The report was a firm favourite with all judges and produced comments such as “A visual treat – this styling has often been attempted before. But rarely pulled off as beautifully as this one”, and “I loved the use of images and will be nicking some of these ideas.” The Young Scot Annual Report was so successful that it managed to almost do a clean sweep of the board, winning in the clarity of text, graphic design, illustration and layout and use of pictures/images/tables categories. However, the report did not dominate every table.

Close behind was Wolffe and Co’s Inveresk Annual Report. This was another clear favourite with the judges, winning in the Use of Paper Stock Category and being placed in third place overall. Comments on this work included “Fabulous – a visual treat which works on all levels”.

Meanwhile, Elmwood’s Scottish Ambulance Service Report, which only two months ago picked up a Gold Award at the Roses Design Awards, also came out ahead in this year’s report – being placed in overall second position and coming first in the overall impression category.

The results were not entirely clean-cut, with the judges selecting their favourite and writing some chosen words on why that report was the best in the field for them.

Here, they share their thoughts on their favourite reports of the past year:

Judge’s personal favourites

Alan Herron, The Chase

“The Young Scot annual report was a very fresh feeling and good-looking piece of work.

“I liked the approach to the case studies and the individuality and the layout to the annual report was exciting and vibrant while being both relevant and fun.
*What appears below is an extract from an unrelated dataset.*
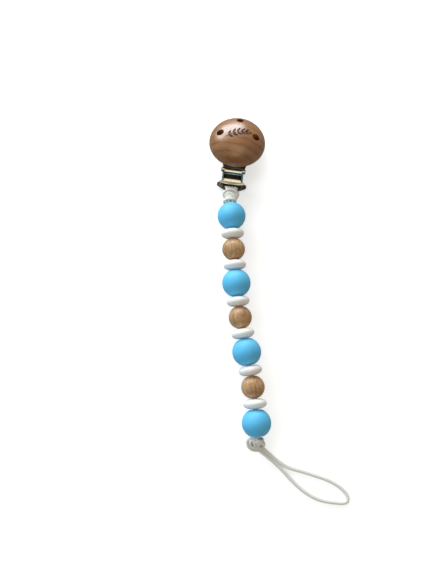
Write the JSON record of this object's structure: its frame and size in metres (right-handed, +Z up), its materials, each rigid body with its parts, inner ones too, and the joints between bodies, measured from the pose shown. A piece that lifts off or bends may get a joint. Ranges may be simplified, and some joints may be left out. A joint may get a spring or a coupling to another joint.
{
  "type": "beaded soother clip",
  "caption": "Soother clip: hinged lever clip with a turned wooden cover, a strand of silicone and wooden beads on doubled cord, and a cord loop that ties on a soother.",
  "frame": {"origin": "on the plane the clip lies on, under the middle of the box of all pieces except the free cord loop", "axes": "+Z up out of that plane, +Y along the strand from the loop end towards the clip's jaws, +X to the right seen from above"},
  "size_m": [0.0719, 0.2055, 0.0188],
  "materials": {
    "nickel_steel": "polished nickel plate on pressed steel",
    "spring_steel": "tempered spring steel strip",
    "screw_steel": "zinc plated screws",
    "insert_plastic": "milky nylon",
    "cover_beech": "turned beech, oiled, soft satin",
    "bead_wood": "turned beech, open grain, oiled",
    "blue_silicone": "matte food grade silicone",
    "white_silicone": "matte food grade silicone",
    "cord_nylon": "braided nylon cord"
  },
  "bodies": {
    "clip_base": {"base_plate": "nickel_steel", "lever_pin": "nickel_steel", "jaw_pin": "nickel_steel", "leaf_spring": "spring_steel", "spring_rivet": "nickel_steel", "jaw_insert": "insert_plastic"},
    "lever": {"lever": "nickel_steel"},
    "jaw": {"jaw_plate": "nickel_steel", "wood_cover": "cover_beech", "cover_screws": "screw_steel"},
    "link_01": {"top_hitch": "cord_nylon", "cord_core_01": "cord_nylon"},
    "link_02": {"cord_core_02": "cord_nylon"},
    "link_03": {"cord_core_03": "cord_nylon"},
    "link_04": {"cord_core_04": "cord_nylon"},
    "link_05": {"cord_core_05": "cord_nylon"},
    "link_06": {"cord_core_06": "cord_nylon"},
    "link_07": {"cord_core_07": "cord_nylon"},
    "link_08": {"cord_core_08": "cord_nylon"},
    "link_09": {"cord_core_09": "cord_nylon"},
    "link_10": {"cord_core_10": "cord_nylon"},
    "link_11": {"cord_core_11": "cord_nylon"},
    "link_12": {"cord_core_12": "cord_nylon"},
    "link_13": {"cord_core_13": "cord_nylon", "end_knot": "cord_nylon"},
    "bead_01": {"blue_bead_1": "blue_silicone"},
    "bead_02": {"white_disc_1": "white_silicone"},
    "bead_03": {"wood_bead_1": "bead_wood"},
    "bead_04": {"white_disc_2": "white_silicone"},
    "bead_05": {"blue_bead_2": "blue_silicone"},
    "bead_06": {"white_disc_3": "white_silicone"},
    "bead_07": {"wood_bead_2": "bead_wood"},
    "bead_08": {"white_disc_4": "white_silicone"},
    "bead_09": {"blue_bead_3": "blue_silicone"},
    "bead_10": {"white_disc_5": "white_silicone"},
    "bead_11": {"wood_bead_3": "bead_wood"},
    "bead_12": {"white_disc_6": "white_silicone"},
    "bead_13": {"blue_bead_4": "blue_silicone"},
    "loop": {"loop_cord": "cord_nylon"}
  },
  "joints": [
    {"name": "lever_flip", "type": "hinge", "parent": "clip_base", "child": "lever", "pos_m": [-0.00281, 0.05935, 0.0065], "axis": [-0.9903, 0.1392, 0], "range_deg": [0, 75]},
    {"name": "jaw_open", "type": "hinge", "parent": "clip_base", "child": "jaw", "pos_m": [-0.0034, 0.05519, 0.0017], "axis": [0.9903, -0.1392, 0], "range_deg": [0, 15]},
    {"name": "strand_swing", "type": "hinge", "parent": "clip_base", "child": "link_01", "pos_m": [-0.00415, 0.04984, 0.00231], "axis": [-0.9903, 0.1392, 0], "range_deg": [-45, 40]},
    {"name": "side_bend_01", "type": "hinge", "parent": "link_01", "child": "link_02", "pos_m": [-0.00356, 0.02676, 0.0075], "axis": [0, 0, 1], "range_deg": [-5, 5]},
    {"name": "lift_bend_02", "type": "hinge", "parent": "link_02", "child": "link_03", "pos_m": [-0.00325, 0.02119, 0.0075], "axis": [0.9983, 0.0586, 0], "range_deg": [-6, 6]},
    {"name": "side_bend_03", "type": "hinge", "parent": "link_03", "child": "link_04", "pos_m": [-0.00253, 0.00963, 0.0075], "axis": [0, 0, 1], "range_deg": [-5, 5]},
    {"name": "lift_bend_04", "type": "hinge", "parent": "link_04", "child": "link_05", "pos_m": [-0.00211, 0.00407, 0.0075], "axis": [0.9968, 0.0799, 0], "range_deg": [-6, 6]},
    {"name": "side_bend_05", "type": "hinge", "parent": "link_05", "child": "link_06", "pos_m": [-0.00094, -0.00976, 0.0075], "axis": [0, 0, 1], "range_deg": [-5, 5]},
    {"name": "lift_bend_06", "type": "hinge", "parent": "link_06", "child": "link_07", "pos_m": [-0.00037, -0.01531, 0.0075], "axis": [0.9926, 0.1218, 0], "range_deg": [-6, 6]},
    {"name": "side_bend_07", "type": "hinge", "parent": "link_07", "child": "link_08", "pos_m": [0.00126, -0.02678, 0.0075], "axis": [0, 0, 1], "range_deg": [-5, 5]},
    {"name": "lift_bend_08", "type": "hinge", "parent": "link_08", "child": "link_09", "pos_m": [0.00226, -0.03227, 0.0075], "axis": [0.9816, 0.191, 0], "range_deg": [-6, 6]},
    {"name": "side_bend_09", "type": "hinge", "parent": "link_09", "child": "link_10", "pos_m": [0.00506, -0.04586, 0.0075], "axis": [0, 0, 1], "range_deg": [-5, 5]},
    {"name": "lift_bend_10", "type": "hinge", "parent": "link_10", "child": "link_11", "pos_m": [0.00604, -0.05135, 0.0075], "axis": [0.9884, 0.1519, 0], "range_deg": [-6, 6]},
    {"name": "side_bend_11", "type": "hinge", "parent": "link_11", "child": "link_12", "pos_m": [0.00752, -0.06284, 0.0075], "axis": [0, 0, 1], "range_deg": [-5, 5]},
    {"name": "lift_bend_12", "type": "hinge", "parent": "link_12", "child": "link_13", "pos_m": [0.00798, -0.0684, 0.0075], "axis": [0.9974, 0.0716, 0], "range_deg": [-6, 6]},
    {"name": "bead_spin_01", "type": "hinge", "parent": "link_01", "child": "bead_01", "pos_m": [-0.00395, 0.03369, 0.0075], "axis": [0.0556, -0.9985, 0], "continuous": true},
    {"name": "bead_spin_02", "type": "hinge", "parent": "link_02", "child": "bead_02", "pos_m": [-0.00341, 0.02398, 0.0075], "axis": [0.0551, -0.9985, 0], "continuous": true},
    {"name": "bead_spin_03", "type": "hinge", "parent": "link_03", "child": "bead_03", "pos_m": [-0.00289, 0.01541, 0.0075], "axis": [0.0621, -0.9981, 0], "continuous": true},
    {"name": "bead_spin_04", "type": "hinge", "parent": "link_04", "child": "bead_04", "pos_m": [-0.00232, 0.00685, 0.0075], "axis": [0.0757, -0.9971, 0], "continuous": true},
    {"name": "bead_spin_05", "type": "hinge", "parent": "link_05", "child": "bead_05", "pos_m": [-0.00153, -0.00285, 0.0075], "axis": [0.084, -0.9965, 0], "continuous": true},
    {"name": "bead_spin_06", "type": "hinge", "parent": "link_06", "child": "bead_06", "pos_m": [-0.00066, -0.01254, 0.0075], "axis": [0.1035, -0.9946, 0], "continuous": true},
    {"name": "bead_spin_07", "type": "hinge", "parent": "link_07", "child": "bead_07", "pos_m": [0.00044, -0.02105, 0.0075], "axis": [0.14, -0.9901, 0], "continuous": true},
    {"name": "bead_spin_08", "type": "hinge", "parent": "link_08", "child": "bead_08", "pos_m": [0.00176, -0.02952, 0.0075], "axis": [0.1805, -0.9836, 0], "continuous": true},
    {"name": "bead_spin_09", "type": "hinge", "parent": "link_09", "child": "bead_09", "pos_m": [0.00366, -0.03906, 0.0075], "axis": [0.2014, -0.9795, 0], "continuous": true},
    {"name": "bead_spin_10", "type": "hinge", "parent": "link_10", "child": "bead_10", "pos_m": [0.00555, -0.04861, 0.0075], "axis": [0.1757, -0.9844, 0], "continuous": true},
    {"name": "bead_spin_11", "type": "hinge", "parent": "link_11", "child": "bead_11", "pos_m": [0.00678, -0.0571, 0.0075], "axis": [0.1279, -0.9918, 0], "continuous": true},
    {"name": "bead_spin_12", "type": "hinge", "parent": "link_12", "child": "bead_12", "pos_m": [0.00775, -0.06562, 0.0075], "axis": [0.083, -0.9966, 0], "continuous": true},
    {"name": "bead_spin_13", "type": "hinge", "parent": "link_13", "child": "bead_13", "pos_m": [0.0084, -0.07533, 0.0075], "axis": [0.0602, -0.9982, 0], "continuous": true},
    {"name": "loop_lift", "type": "hinge", "parent": "link_13", "child": "loop", "pos_m": [0.01067, -0.08847, 0.0026], "axis": [-0.817, -0.5767, 0], "range_deg": [0, 60]}
  ],
  "couplings": [
    {"joint": "jaw_open", "follows": "lever_flip", "ratio": 0.2}
  ]
}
“This one was definitely the best one in the pile – a clear winner that stood out from the rest. I loved the use of images and will be nicking some of these ideas. This report really was my favourite by miles.”

Rob Taylor, Like A River

“What a hard category to judge! Once you’ve set aside all the tangible criteria such as layout/type/images/subject etc and then considered the differences between delivering “not so good” news to a shareholder against “this is how we wasted your money” to a tax payer and scored them off against each other then it just comes down to whose work shows the greatest enthusiasm for its subject.

“The Young Scot report was that piece of work. It’s the report that best tapped into the vocabulary of the subject and was executed in a convincing manner.

“I want to be a young Scot now. Oh! And I’ve nicked the enclosed stickers.”

David Coates NE6

“In the end, Inveresk was the outright winner for me, but it was a close-fought thing between Young Scot and SMG.

“Inveresk is truly greater than the sum of its parts, but is it the parts – paper, design illustration, text, copy, photography and print – that give it that indefinable quality of a seamless, integrated and beautiful annual report?

“In a climate of restricted budgets, cautious financial directors and nervous communications directors, the Inveresk annual report is a triumph and demonstrates that design is the route to clarity, excellence and success.”

Tom Shaughnessy, MAT Designers

“My initial observation was that, out of the 29 entries to this year’s annual report competition, I think only ten or so reports merited entry, the overall standard being quite low.

“That said, on my first review of all submissions, the Scottish Ambulance Report was the one that grabbed my attention. After a closer look, and taking into account the various categories, it was the Glenmorangie report that came out the winner.

“This was a well-executed piece of work. I felt much consideration and planning had gone into the various sections, the format was interesting and the elements of photography, typography and materials (with probably a nice budget too) came together well.”